The foot clearly showed dressing wrapped around what looked like an infected wound, providing the first evidence that ancient Egyptians had more extensive knowledge of treating wounds than previously thought, Insider reported in 2022.
This dressing could easily have been missed, or mistaken for embalming bandages, had the mummy been unwrapped.
“It was really exciting because we didn’t expect it,” Egyptologist and study author Albert Zink, told Insider at the time. “It was never described before.”
Reuters
Victorian Egyptologists would host public unwrapping parties that were thought to be the height of sophistication.
They were disastrous for the remains, exposing them to air and humidity that can do irreparable damage.

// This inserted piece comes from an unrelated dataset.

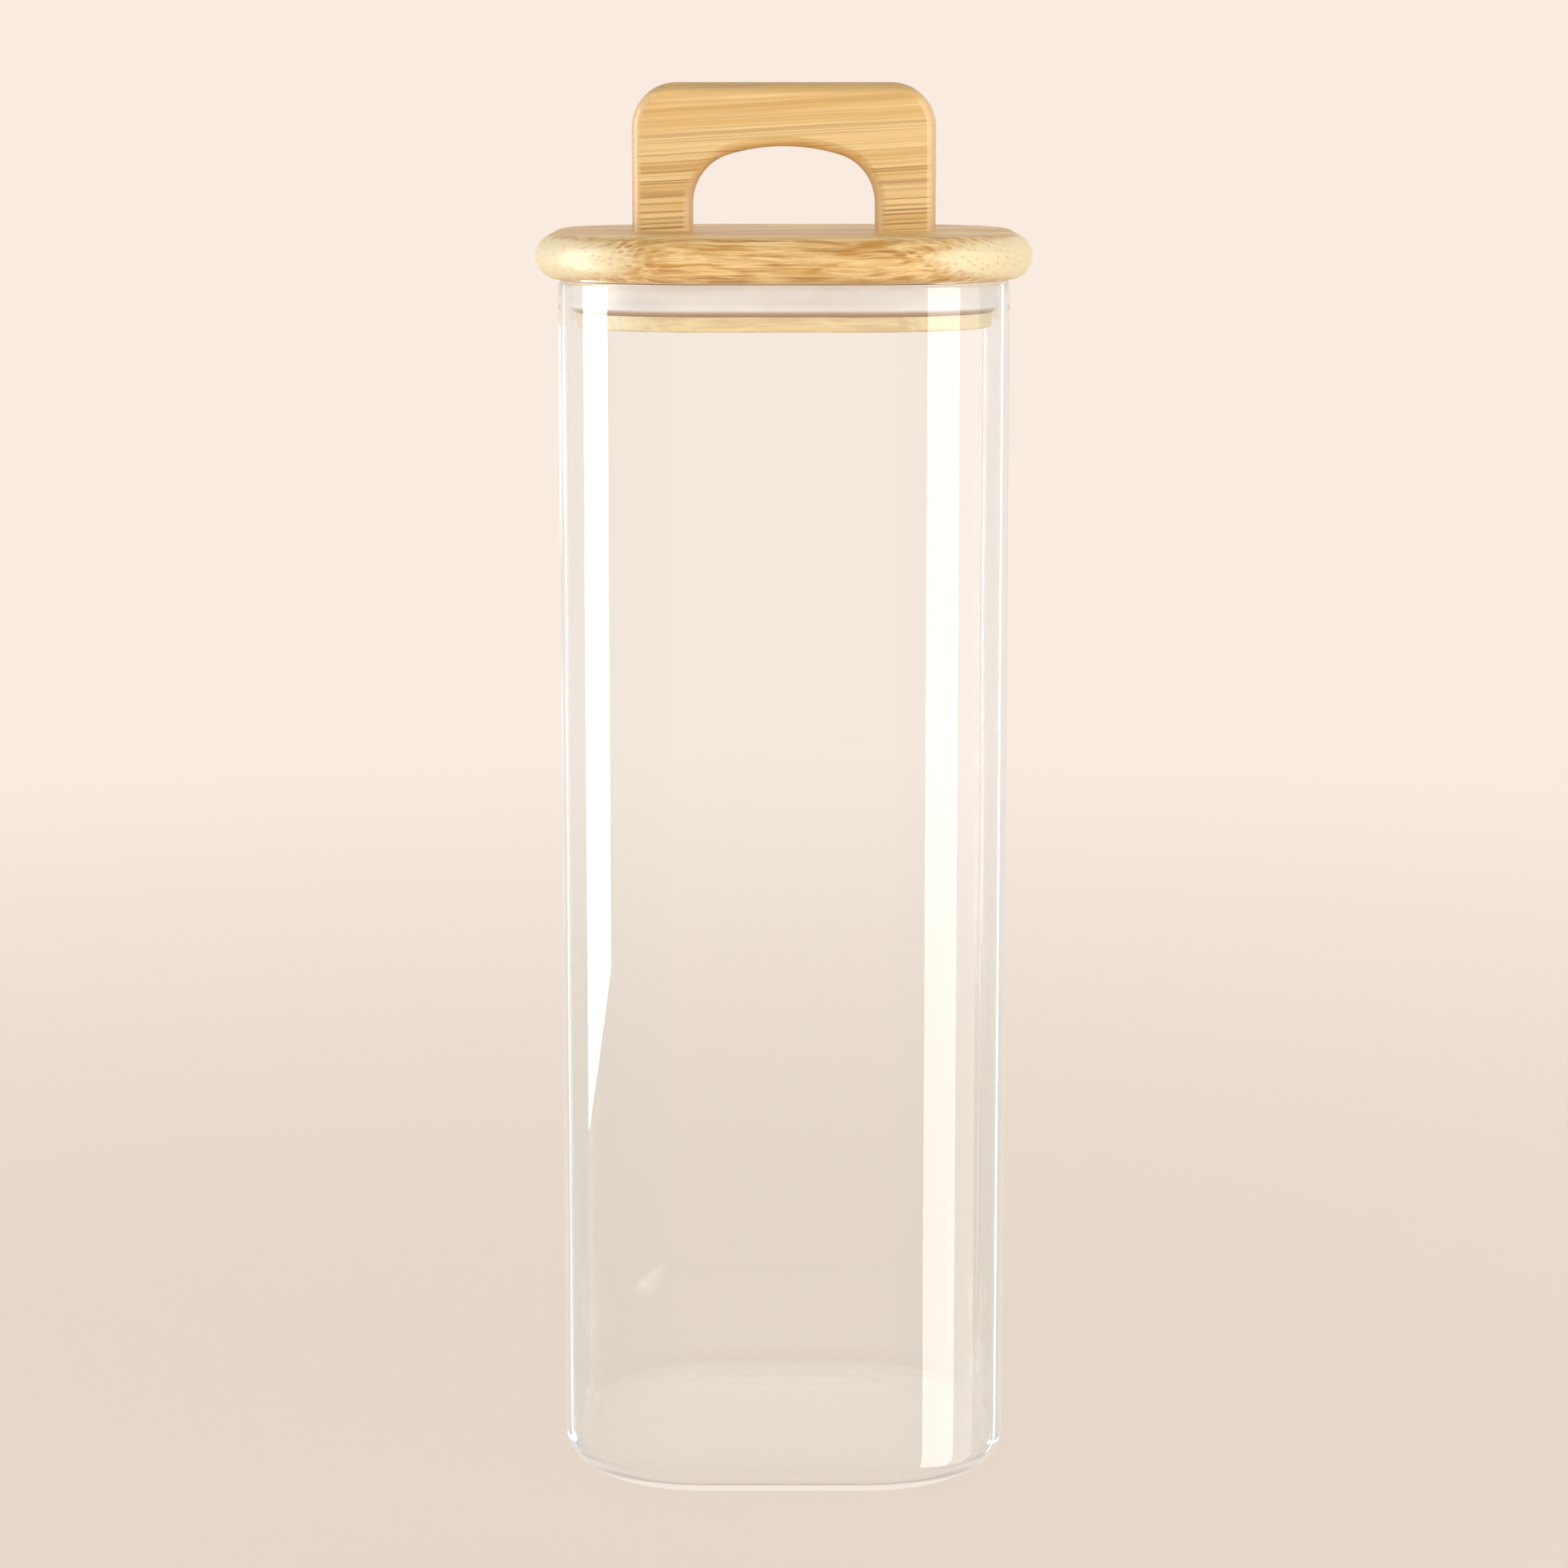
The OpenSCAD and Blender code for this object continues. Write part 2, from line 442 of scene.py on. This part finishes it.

Some royal mummies were unveiled by running a knife straight from their head to their toes, with little care.
Back then, scientists did not keep precise records, and a lot of valuable information has been lost over time.
The way early excavators treated mummified remains partly explains why the remains of King Tutankhamun, a Pharaoh of the 18th dynasty buried with the famous golden mask, are in such poor shape today.
After uncovering the remains in the 1920s, the Egyptologists were so frustrated at not being able to unstick the mummy from the bottom of the coffin that they sawed him in half and chiseled his remains out.
“CT scanning and X-rays are the basic ways of searching mummies nowadays because you cannot unwrap mummies in museums,” Ejsmond said.